Sorry, after a few refreshes not a single word was anything that looked remotely like English. It all looked like complete gibberish or words in another language. Most of them weren’t even pronounceable.

On my first load, I got "Plailmly", which uses a sequence of consonants that I'm reasonably certain occurs nowhere in the English language.

I think ailml is the offending sequence here. It's pretty difficult to say and doesn't sound like something that you'd find in a native English word.

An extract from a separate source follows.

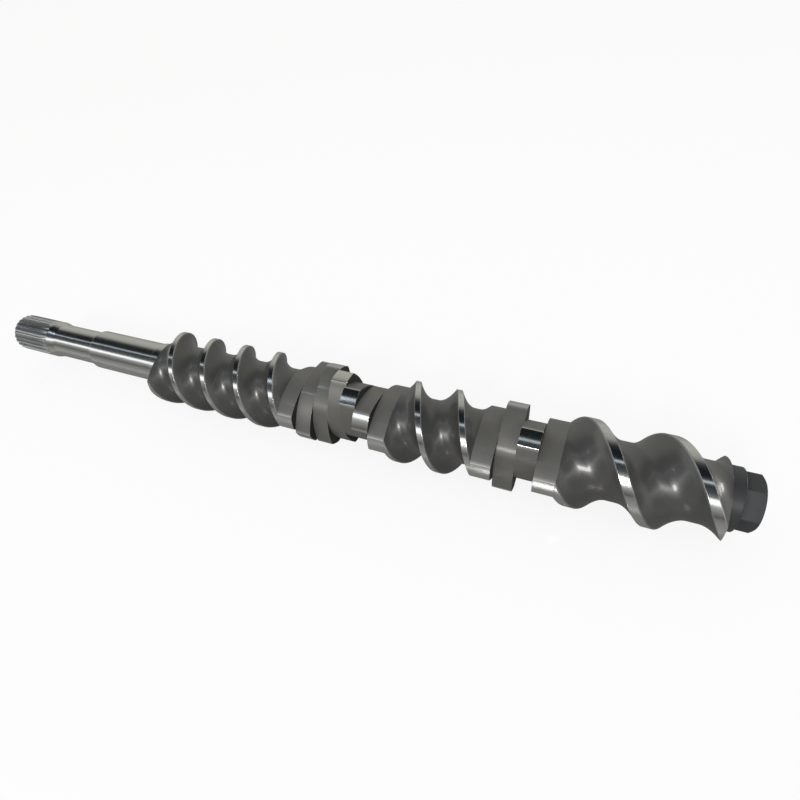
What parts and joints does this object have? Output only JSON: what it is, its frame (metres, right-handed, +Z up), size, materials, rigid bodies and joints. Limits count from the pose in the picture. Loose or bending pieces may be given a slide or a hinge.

There's calmly which is similar, to be fair, but there's something about the tongue positions for ailml that I find noticeably more difficult, it's too far forward.

lokl · 4 years ago

Not nowhere, but uncommon: calmly, filmlike, ...

clavicat · 4 years ago

Runinal Worriably Homenite

I like these, especially the last.

foobarbecue · 4 years ago

Down due to rate limiting so I can't look at it, but sounds similar to the fantastic https://www.thisworddoesnotexist.com/

quercusa · 4 years ago

The first word I got was 'scrotal', which is a real word.

jstx1 · 4 years ago

After a few refreshes I got 'sundial'.

echelon · 4 years ago

Should probably do a final pass filter against an English word dictionary.

annetipasto · 4 years ago

Can anyone tell me more about how this works? Most of these don't resemble English words at all to me lol, wondering what the generative procedure/parameters are in the first place

jaclaz · 4 years ago

I find much more interesting:

http://www.thisworddoesnotexist.com/

as it also fakes the definition.

But if you want to write some Vogon like poetry, the words generated by Fakelish might be just fine.

newsbinator · 4 years ago

dynoderma

dyn·o·derma

a slender, membranous musclelike structure, believed to represent a cross between a cranium and the external spaces of fish and invertebrates, supporting the glans in most vertebrates

"a dynoderma is thought to have existed in all living organisms"

dharmaturtle · 4 years ago

https://raw.githubusercontent.com/nwtgck/fakelish-npm/develo...

Basically a big probability map. I'm guessing this was machine generated though, and it isn't clear to me how that was done.